Since the powders were nominally identical and pressed under the same recipe, a detailed mechanical analysis was conducted using stress–strain curves. The key mechanical parameters—yield strength, elastic modulus, and strain-hardening coefficient—were extracted.
The stress–strain curves revealed that in the problematic lots, the yield strength was approximately 30% lower compared to the acceptable ones (see Figure 2). Yield strength is proportional to average neck size between particles. A reduction in neck size under the same formation voltage increases internal stresses already at the forming stage, thereby predisposing the material to high leakage currents and reduced reliability.
Final remarks
The two presented case studies clearly demonstrate that mechanical testing provides critical information inaccessible through traditional Wet Test evaluation. In Experiment 1, Δσ successfully predicted long-term DCL degradation in cases where all electrical tests initially showed no differences. In Experiment 2, mechanical analysis of stress–strain parameters revealed the root cause of high leakage currents in newly supplied batches, even though the supplier data met specifications.
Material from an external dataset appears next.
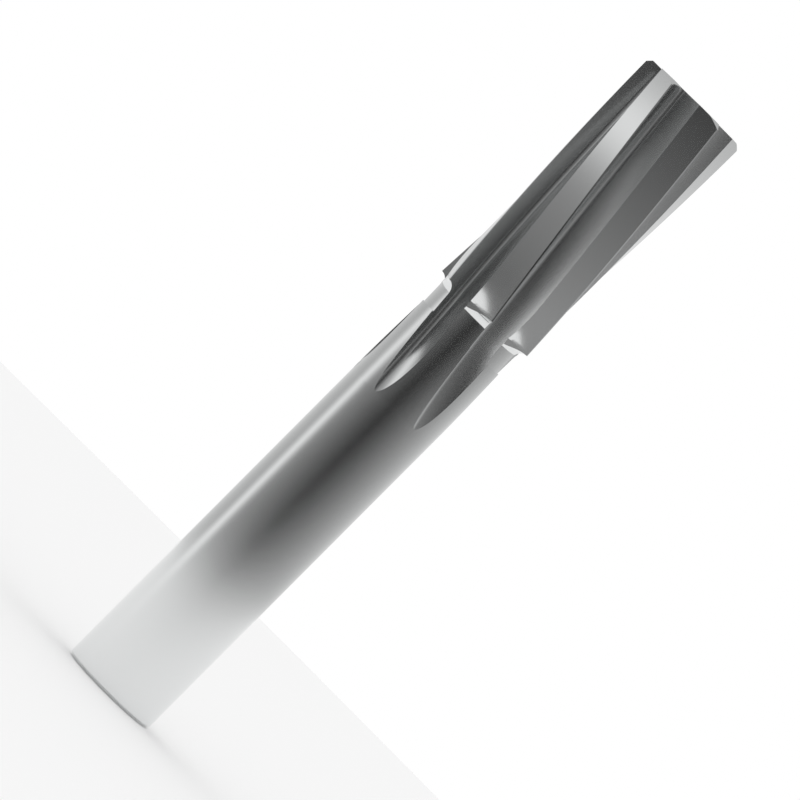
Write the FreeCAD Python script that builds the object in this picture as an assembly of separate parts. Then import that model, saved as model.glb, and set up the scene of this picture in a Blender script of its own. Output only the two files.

Thus, Δσ and related SSC parameters not only complement electrical testing but also serve as indispensable tools for early detection of problematic powder lots and prediction of their long-term reliability.
Conclusion
In summary, Δσ provides an objective and reproducible reliability criterion, enabling early differentiation between stable and problematic powder lots. Unlike the Wet Test, which captures only instantaneous electrical parameters, the Δσ-based approach reveals the underlying structural state and allows prediction of its long-term evolution. This makes it a powerful tool for ensuring the reliability of capacitor-grade tantalum powders.
To further substantiate the method, two experimental case studies were conducted. They demonstrate how mechanical parameters (in particular yield strength and Δσ) can provide critical insights even in situations where electrical testing shows no deviations, or where unexpected DCL problems arise in new batches.